The Kenya National Bureau of Statistics (KNBS) states that at least 300,000 Kenyans have lost their jobs due to the Coronavirus pandemic between the period of January and March this year.
KNBC noted that the number of employed Kenyans plunged to 17.8 million as of March from 18.1 million people as compared to last year in December. The Report states that the unemployment rate in Kenya stands at 13.7 per cent as of March this year while it stood 12.4 per cent in December 2019.
Mama T (not her real name) is among millions of Kenyans who have been affected by containment measures put in place to curb the spread of the virus, either by losing their source of income or having to work under tough guidelines put in place by the MOH.
As young mother and an event organizer, she has found it hard to explain to her children why they cannot go to school or socialize freely with their peers as before.
“Sometimes it gets difficult as they do not understand what is happening due to their age, this at times becomes hard on me as they often think I am punishing them,”
Her contract was put on hold as no event or public gatherings can take place due to the pandemic. This has brought other challenges along with it, as she has to find means of fending for her family expenditures that including rent and food.
“I often wake up in the middle of the night with worries about my next move as the pandemic does not exhibit any signs of easing up,” she says. She adds that she has been forced to sort for manual jobs to keep her family afloat.
Ms. Mary Wahome, a Counseling Psychologist and Programs Director at ‘The Reason to Hope,’ in Karen, Nairobi says that such kind of drastic life changes have an adverse effect on one’s mental status including their family members and if not addressed early can lead to depression among other issues.
“We have had cases of people indulging in substance abuse to deal with the uncertainty and stress brought about by the pandemic, this in turn leads to dependence and also domestic abuse,”
Sam Njoroge , a waiter at a local hotel in Kiambu, has found himself indulging in substance abuse due to challenges he is facing after the hotel he was working in was closed down as it has not yet met the standards required by the MOH to open.
“My day starts at 6am where I go to a local pub, here I can get a drink for as little as Sh30, It makes me suppress the frustration I feel.” he says.

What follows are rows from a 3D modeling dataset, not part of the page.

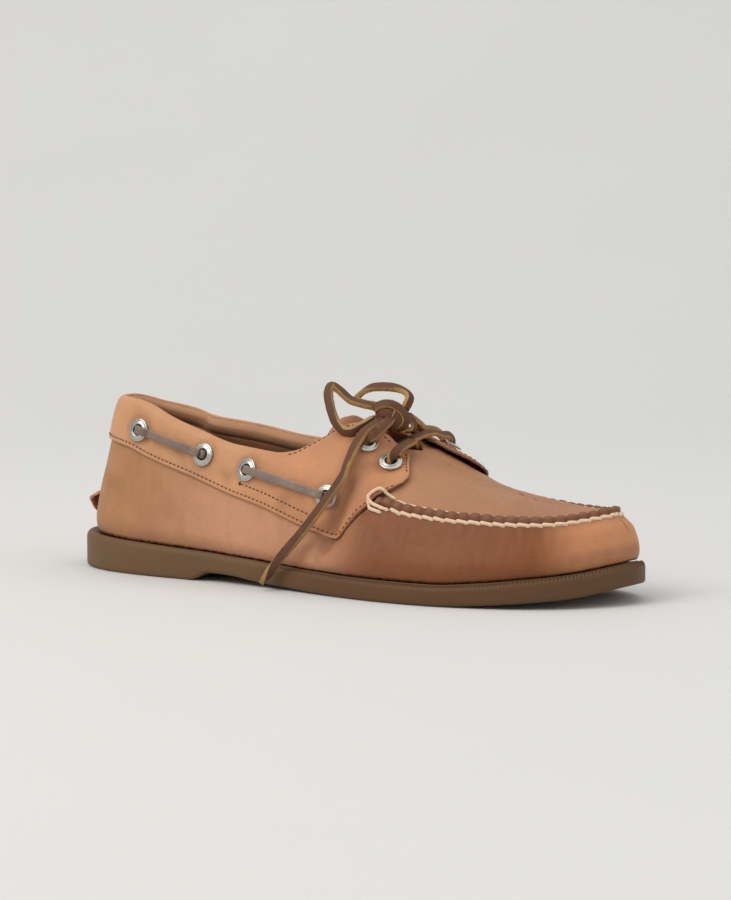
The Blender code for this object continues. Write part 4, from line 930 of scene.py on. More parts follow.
# the knot, as short straps wound round its middle: right, up and towards the viewer
knotSpec = {"unit": 0.0034, "core": (1.75, 1.35, 0.75), "broad": 1.30}
viewAway = Vector((lookAt.x - camera.location.x, lookAt.y - camera.location.y, 0.0)).normalized()
viewRight = np.array(viewAway.cross(Vector((0, 0, 1))))
viewFront = -np.array(viewAway)
knotWraps = (
    ((-2.65, 0.95, 0.30), (-1.90, 1.50, 0.55), (-0.90, 1.72, 0.80), (0.25, 1.42, 0.98), (1.20, 0.62, 1.02),
     (1.62, -0.45, 0.95), (1.20, -1.40, 0.75), (0.25, -1.80, 0.20)),
    ((0.95, 0.85, 0.60), (0.62, 0.25, 1.15), (0.22, -0.55, 1.30), (-0.20, -1.25, 1.05), (-0.50, -1.85, 0.25)),
    ((-2.25, 0.55, 0.25), (-1.40, 0.42, 0.85), (-0.55, 0.42, 1.05), (0.25, 0.70, 0.85), (0.90, 1.10, 0.20)),
    ((-2.85, -0.56, 0.76), (-2.10, -0.38, 0.45), (-1.20, -0.32, 0.20), (-0.30, -0.40, 0.00)),
    ((1.55, 0.30, -0.35), (2.20, -0.25, -0.15), (2.70, -1.10, -0.15), (2.45, -1.85, -0.30),
     (1.55, -2.00, -0.45)),
    ((-1.60, 0.60, -0.65), (-0.50, 1.25, -0.85), (0.90, 1.00, -0.85), (1.60, -0.20, -0.75),
     (0.90, -1.20, -0.85),
     (-0.60, -1.25, -0.90), (-1.50, -0.50, -0.75), (-1.60, 0.60, -0.65)),
)


def knotPoint(row):
    return knotAt + (viewRight * row[0] + np.array([0, 0, row[1]]) + viewFront * row[2]) * knotSpec["unit"]


def knotCore():
    # the body behind the straps, its lace tone darkened as painted shade for the inside of the knot
    rings, (wide, tall, deep) = [], knotSpec["core"]
    for turn in np.linspace(0.12, math.pi - 0.12, 12):
        across, ring = -math.cos(turn), math.sin(turn)
        rings.append([knotPoint((wide * across, tall * ring * math.cos(a), deep * ring * math.sin(a)))
                      for a in np.linspace(0, math.tau, 17)])
    grid = np.array(rings)
    return grid, np.broadcast_to(np.array(tones["laceFace"]) * 0.55, grid.shape)


def eyeletFrame(name):
    # centre of the flange's seat and the outward axis, from the node's own turned shape
    mesh = nodes["eyelet_" + name].data
    points = np.unique(np.round([tuple(v.co) for v in mesh.vertices], 6), axis=0)
    middle = points.mean(axis=0)
    values, ways = np.linalg.eigh(np.cov((points - middle).T))
    odd = 0 if abs(values[1] - values[0]) > abs(values[2] - values[1]) else 2
    axis = ways[:, odd]
    out = np.array([0.0, -0.8 if name.startswith("outer") else 0.8, 0.5])
    axis = axis if axis.dot(out) > 0 else -axis
    top = ((points - middle) @ axis).max()
    return middle + axis * (top - eyeletRim), axis


eyeletNames = [kind + "_" + row for kind in ("outer", "inner")
               for row in ("rear", "mid_rear", "mid_front", "side_front", "top", "throat_front")]
eyeletFrames = {name: eyeletFrame(name) for name in eyeletNames}
laceBend = ((-1.15, 0.0), (0.10, 0.0), (0.56, 0.12), (0.91, 0.50), (1.04, 1.10))


def laceExit(name, toward):
    seat, axis = eyeletFrames[name]
    way = np.asarray(toward) - seat
    way = way - axis * way.dot(axis)
    way /= np.linalg.norm(way)
    rise = eyeletRim + 0.5 * laceDiameter + clearance
    return [seat + axis * rise * up + way * laceDiameter * out for up, out in laceBend]


bars = {"width": 0.0036, "thick": 0.0024}


def barPiece(word, kind, first, last):
    start, end = eyeletFrames[word + first], eyeletFrames[word + last]
    points = laceExit(word + first, end[0])
    rise = eyeletRim + 0.5 * laceDiameter + clearance
    barShape = nodes["lace_bar_" + word + kind]
    spine = np.array([tuple(v.co) for v in barShape.data.vertices])
    axis = start[1] + end[1]
    axis /= np.linalg.norm(axis)
    for k in range(1, 6):
        share = k / 6
        place = start[0] * (1 - share) + end[0] * share
        along = (end[0] - start[0]) / np.linalg.norm(end[0] - start[0])
        near = spine[np.abs((spine - place) @ along) < 0.006]
        level = ((near - place) @ axis)
        lift = (level.max() + level.min()) / 2 if len(near) else rise
        points.append(place + axis * lift)
    points += laceExit(word + last, start[0])[::-1]
    path = smoothPath(points, lace["step"])

    def looks(point, share):
        # near its ends the strap's face turns towards the other eyelet
        lean = 20 if share < 0.12 else -20 if share > 0.88 else 0
        return start[1] * (1 - share) + end[1] * share + (end[0] - start[0]) * lean

    grid, shade = ribbonSheet(path, looks, bars["width"], bars["thick"], 11.0 + start[0][0] * 90)
    mix = np.asarray(tones["barFace"])
    shade = shade * 0.30 + mix * 0.70 * (0.92 + 0.16 * (shade[..., :1] > 0.2))
    piece = strapPiece("lace_bar_strap_" + word + kind, [(grid, shade)])
    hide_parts("lace_bar_" + word + kind)
    return piece


def makeLaces():
    knotParts = [knotCore()]
    for k, row in enumerate(knotWraps):
        path = smoothPath([knotPoint(p) for p in row], lace["step"])
        broad = knotSpec["broad"] if k == 1 else 1.0
        knotParts.append(ribbonSheet(path, outOf(knotAt, viewFront * 0.004), lace["width"] * broad,
                                     lace["thick"] * 0.7, 3.0 + 2 * k))
    middle = route(knotStrand)
    ends = [smoothPath(np.vstack([laceExit("outer_top", middle[0]), middle[:3]]), lace["step"]),
            smoothPath(np.vstack([laceExit("inner_top", middle[-1]), middle[:1:-1]]), lace["step"])]
    for k, (path, look) in enumerate(zip(ends, ((0.45, -0.6, 0.65), (0.5, 0.5, 0.7)))):
        first = (look[0] + 0.6, look[1] * 0.2, look[2])
        knotParts.append(ribbonSheet(path, ((0, first), (0.35, look), (1, look)), lace["width"],
                                     lace["thick"], 21.0 + k))
    knot = strapPiece("lace_knot_straps", knotParts)
    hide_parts("lace_knot")
    freeLace("lace_loop_rear_strap", rearLoop, outOf(rearCentre, viewFront * 0.012),
             "lace_loop_rear", "knot", 5.0)
    freeLace("lace_loop_front_strap", frontLoop, outOf(frontCentre, viewFront * 0.004),
             "lace_loop_front", "knot", 6.0)
    freeLace("lace_end_outer_strap", outerEnd,
             ((0.0, (0.2, 0.4, 0.8)), (0.15, (0.1, -0.3, 0.9)), (0.30, (-0.2, -0.95, 0.2)),
               (0.68, (-0.4, -0.9, 0.0)),
              (0.84, (0.4, -0.7, 0.3)), (1.0, (0.9, 0.2, 0.3))), "lace_end_outer", "bare", 7.0)
    freeLace("lace_end_inner_strap", innerEnd,
             ((0.0, (0.1, 0.2, 0.9)), (0.25, (0.1, 0.5, 0.8)), (0.5, (0.1, 0.95, 0.2)),
               (0.8, (0.3, 0.9, 0.1)),
              (1.0, (0.8, 0.5, 0.1))), "lace_end_inner", "bare", 8.0)
    under, over = route(underStrand), route(overStrand)
    crossing = []
    for k, (name, row, look) in enumerate((("outer_throat_front", under, (0.35, -0.35, 0.9)),
                                           ("inner_throat_front", over, (0.4, 0.1, 0.9)))):
        path = smoothPath(np.vstack([laceExit(name, row[0]), row]), lace["step"])
        start = np.array([0.9, 0.0, 0.1]) if k == 0 else np.array([0.9, -0.1, 0.2])
        crossing.append(ribbonSheet(path, ((0, start), (0.3, look), (1, look)), lace["width"],
                                    lace["thick"] * 0.85, 31.0 + k))
    piece = strapPiece("lace_crossing_straps", crossing)
    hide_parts("lace_crossing")
    for word in ("outer_", "inner_"):
        barPiece(word, "rear", "rear", "mid_rear")
        barPiece(word, "front", "mid_front", "side_front")


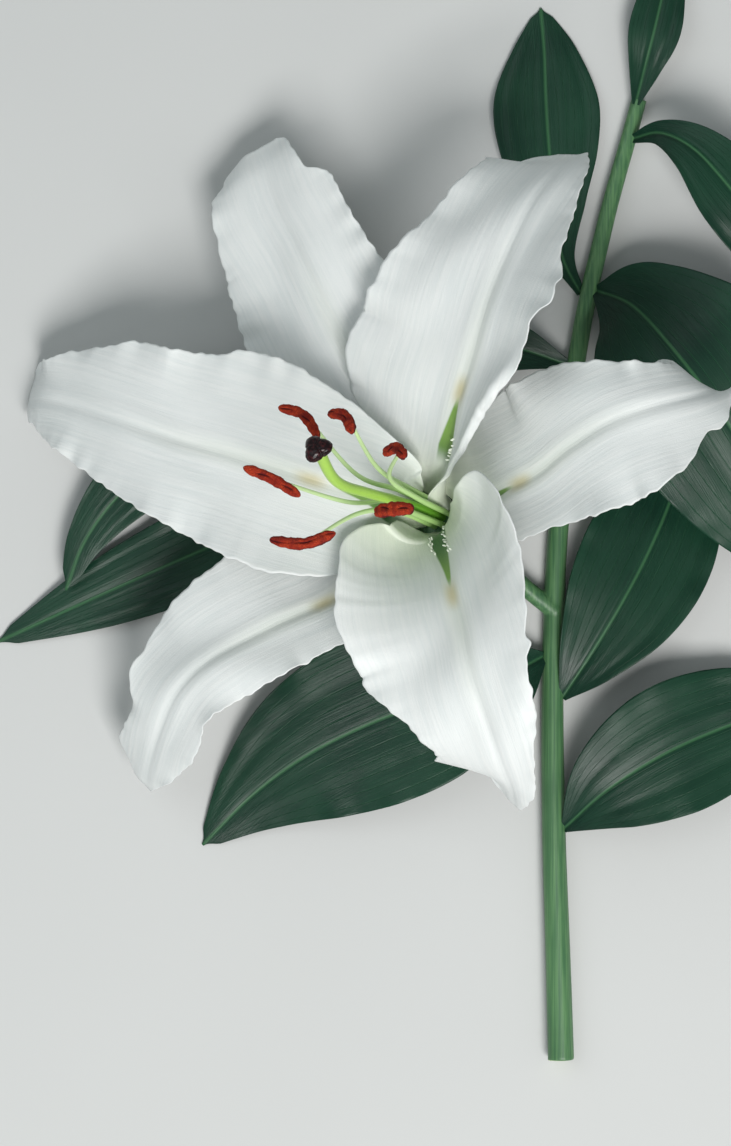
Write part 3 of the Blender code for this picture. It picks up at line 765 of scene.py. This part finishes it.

Sam is among the many who have found themselves in the same predicament and resulted to substance abuse finding ways to beat strict measures put in place by the government on the sale of alcohol so as to cope.
Mary says, situations like Sam’s are dangerous and if not addressed early can lead to serious complications, including addiction and dependency, violent behavior and also early death due to health complications.
She has, however, lauded the government for encouraging mental wellness and also launching the Psychological First Aid (PFA) guide in the wake of the virus putting emphasis on the three action principal of look, listen and link. “When we follow this it will be easy to identify an individual in distress and also offer assistance”.
Mary has urged anyone feeling the weight of the virus taking a toll on them not to hesitate but look for someone to talk to.
“You should not only seek help from a specialist but also talk to a friend, let them know what you are undergoing and how you feel, this will help ease their emotional stress and also find ways of dealing with the situation they are facing,” She added
Mary continued to stress on the need to perform frequent body exercises as a form of stress relief, reading and also taking advantage of this unfortunate COVID-19 period to engage in hobbies and talent development.
“Let people take this as an opportunity to kip fit, get in touch with one’s inner self and also engage in reading that would help expand their knowledge.